At what points is the curve y=x^1/3*(x+3)^(2/3) concave up and concave down.?
The function we have is y=x^(1/3)*(x+3)^(2/3).
This function is concave up when it stops decreasing and starts to increase instead. It is concave down in the opposite scenario when the function is no longer increasing but starts to decrease.
y' = [x^(1/3)]'*(x+3)^(2/3) + x^(1/3)*[(x+3)^(2/3)]'
y' = (1/3)*x^(-2/3)*(x+3)^(2/3) + x^(1/3)*(2/3)*(x+3)^(-1/3)
y' = (1/3)*[(x+3)/x]^(2/3) + (2/3)*[x/(x + 3)]^(1/3)
y' = [(1/3)*(x+3) + (2/3)*x]/x^(2/3)*(x + 3)^(1/3)
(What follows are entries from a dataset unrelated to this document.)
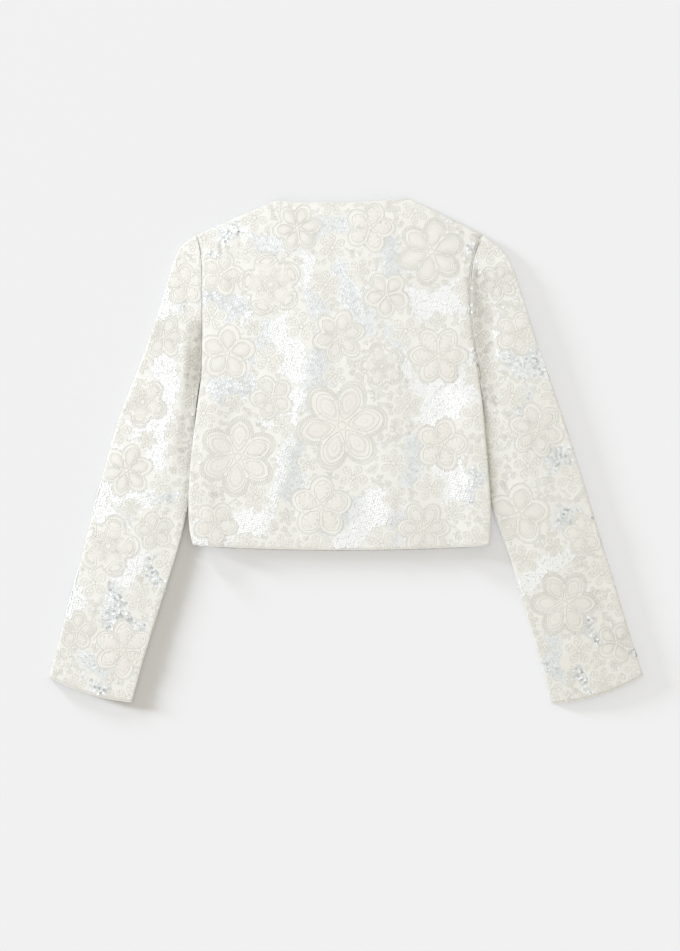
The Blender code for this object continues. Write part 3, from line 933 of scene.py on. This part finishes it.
def small_flowers(surface, flowers, bounds, rng):
    """Small flowers in the gaps between the large ones, clear of the open patches of sequins."""
    low, high = bounds
    found = []
    for radius in SMALL_RADII:
        grid = plan_grid(low, high, SMALL_GRID)
        grid = rng.permutation(grid + rng.uniform(-3, 3, grid.shape))
        clear = inside_of(grid, flowers) < -(radius + 3)
        open_patch = sequins_at(grid)[0] > 0.4
        for x, y in grid[clear & ~open_patch]:
            reach = radius + SMALL_GAP
            apart = all(math.hypot(x - other.x, y - other.y) > reach + other.radius for other in found)
            if apart and surface.under((x, y)):
                petals = int(rng.integers(5, 7))
                found.append(Flower(x, y, radius, petals, float(rng.uniform(0, 72)), "waves"))
    return found


def wandering_cords(flowers, bounds, rng):
    """Short cords that wander over the ground between the flowers and the patches of sequins."""
    grid = plan_grid(*bounds, WANDER_PITCH)
    starts = grid + rng.uniform(-WANDER_JITTER, WANDER_JITTER, grid.shape)
    along = np.arange(WANDER_POINTS) * WANDER_STEP
    first, phase = rng.uniform(0, 2 * math.pi, (2, len(starts), 1))
    heading = first + WANDER_SWING * np.sin(2 * math.pi * along / WANDER_BEND + phase)
    steps = WANDER_STEP * np.stack([np.cos(heading), np.sin(heading)], axis=-1)
    paths = starts[:, None] + np.cumsum(steps, axis=1) - steps.sum(axis=1, keepdims=True) / 2
    on_ground = (inside_of(paths, flowers) < -HALO) & (sequins_at(paths)[0] < 0.5)
    lengths = np.where(on_ground.all(axis=1), WANDER_POINTS, np.argmin(on_ground, axis=1))
    return [(path[:length], FINE_CORD) for path, length in zip(paths, lengths) if length > 3]


def cords_piece(name, runs, material):
    """Cords of several thicknesses as one mesh; each run is (points, radius)."""
    curve = bpy.data.curves.new(name, "CURVE")
    curve.dimensions = "3D"
    curve.bevel_depth = MM
    curve.bevel_resolution = 0
    curve.use_fill_caps = True
    for points, radius in runs:
        closed = np.linalg.norm(points[0] - points[-1]) < 1e-7
        kept = points[:-1] if closed else points
        spline = curve.splines.new("POLY")
        spline.points.add(len(kept) - 1)
        spline.points.foreach_set("co", np.column_stack([kept, np.ones(len(kept))]).ravel())
        spline.points.foreach_set("radius", np.full(len(kept), radius))
        spline.use_cyclic_u = bool(closed)
    holder = bpy.data.objects.new(name + "_curve", curve)
    mesh = bpy.data.meshes.new_from_object(holder)
    bpy.data.objects.remove(holder)
    mesh.name = name
    return add_piece(name, mesh, material, "embroidered_cloth")


def disc_pattern(sides, insets, open_middle):
    """Points and faces of a unit disc made of rings, with or without its middle."""
    bm = bmesh.new()
    bmesh.ops.create_circle(bm, cap_ends=True, segments=sides, radius=1)
    bm.faces.ensure_lookup_table()
    middle = bm.faces[0]
    for inset in insets:
        bmesh.ops.inset_region(bm, faces=[middle], thickness=inset, use_boundary=True, use_even_offset=True)
    if open_middle:
        bm.faces.remove(middle)
    bm.verts.index_update()
    points = np.array([vert.co for vert in bm.verts])
    faces = [[vert.index for vert in face.verts] for face in bm.faces]
    bm.free()
    return points, faces


def repeated(name, faces, copies, values):
    """One mesh of many copies of a pattern, with each attribute's value for every point of every copy."""
    count = copies.shape[1]
    mesh = bpy.data.meshes.new(name)
    every = [[index + copy * count for index in face] for copy in range(len(copies)) for face in faces]
    mesh.from_pydata(copies.reshape(-1, 3).tolist(), [], every)
    for key, value in values.items():
        set_attribute(mesh, key, np.broadcast_to(value, copies.shape[:2]).ravel())
    return mesh


def satin_piece(name, surface, flowers, material):
    """A low pad of satin stitch in each petal."""
    disc, faces = disc_pattern(16, (0.3, 0.3), False)
    reach = np.hypot(disc[:, 0], disc[:, 1])
    dome = SATIN_BASE + SATIN_DOME * np.maximum(1 - reach**2, 0) ** 0.8
    share = (1 + disc[:, 0]) / 2
    bulge = np.sqrt(np.maximum(1 - disc[:, 0] ** 2, 1e-6))
    low, high, slim = SATIN_PETAL
    copies, threads, warms = [], [], []
    for index, flower in enumerate(flowers):
        length = (high - low) * flower.radius
        across = slim * petal_half_width(flower, share) * disc[:, 1] / bulge
        along = low * flower.radius + share * length
        for k in range(flower.petals):
            plan = turned(flower, along, across, 2 * math.pi * k / flower.petals)
            found = [surface.under(point) for point in plan]
            if all(found):
                copies.append([place + normal * (rise * MM) for (place, normal), rise in zip(found, dome)])
                threads.append(along)
                warms.append(np.full(len(disc), 0.25 + 0.55 * ((index * 7 + k * 3) % 5) / 4))
    mesh = repeated(name, faces, np.array(copies), {"thread": np.array(threads), "warm": np.array(warms)})
    return add_piece(name, mesh, material, "embroidered_cloth")


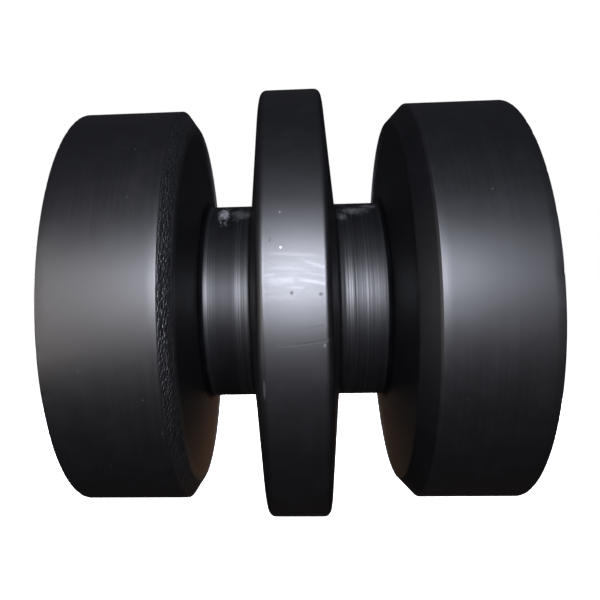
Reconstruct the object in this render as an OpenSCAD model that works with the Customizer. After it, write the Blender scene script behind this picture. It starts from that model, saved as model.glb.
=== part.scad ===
// Track roller with a centre flange, for a crawler undercarriage.
// A hollow forged shell turns on two flanged bushes around a fixed axle shaft. A pair of
// floating seals at each end keeps the oil in, and each end collar is locked to the shaft
// by a tangential pin. The shaft's free ends rest in the track frame.
// The shaft runs along Y, +Z is up, and the origin is the middle of the roller.

/* [Shell] */
// Diameter of the two treads
tread_d = 250; // [200:1:320]
// Diameter of the centre flange over its rim
flange_d = 272; // [210:1:350]
// Diameter of the two necks between the flange and the treads
neck_d = 125; // [110:1:180]
// Length of the shell along the shaft
shell_len = 258; // [220:1:320]
// Width of the flange at its rim
flange_rim_w = 36; // [20:1:44]
// Width of the flange at its root
flange_root_w = 52; // [30:1:60]
// Distance between the inner faces of the treads, at the necks
neck_span = 111.6; // [100:0.2:130]
// How far each tread's inner face leans outwards from neck to chamfer
face_lean = 5.7; // [0:0.1:10]
// Length along the shaft of the left tread's forged chamfer
left_chamfer_len = 6.5; // [2:0.1:14]
// Height of the left tread's forged chamfer
left_chamfer_h = 9.6; // [2:0.1:14]
// Length along the shaft of the right tread's turned chamfer
right_chamfer_len = 9.9; // [2:0.1:14]
// Height of the right tread's turned chamfer
right_chamfer_h = 10.5; // [2:0.1:14]
// Depth of the ring-shaped recess in each end face
dish_depth = 7; // [0:0.5:12]

/* [Shaft and collars] */
// Diameter of the axle shaft inside the roller
shaft_d = 70; // [60:0.5:80]
// Diameter of the shaft's ground ends, which rest in the track frame
shaft_end_d = 68; // [58:0.5:78]
// Length of the axle shaft
shaft_len = 326; // [290:1:380]
// Outer diameter of the end collars
collar_d = 126; // [116:1:140]
// How far each end collar stands out of the shell
collar_proud = 13; // [8:0.5:20]
// Depth of the flat milled on top of each shaft end
flat_depth = 4; // [0:0.5:8]
// Diameter of the pins that lock the collars to the shaft
lock_pin_d = 8; // [5:0.5:12]

/* [Bushes and seals] */
// Outer diameter of the bushes
bush_d = 80; // [76:0.5:92]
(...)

y' = (x + 1)/x^(2/3)*(x + 3)^(1/3)
We see that there is only one point of inflection which is where the function stops increasing or decreasing.
The point of inflection is at x = -1.
Here, the function is increasing on the right till x = 0, where the slope becomes infinity and decreasing on the left from x = -3.
The curve is concave up in the region (-3 , 0). It is not concave down anywhere.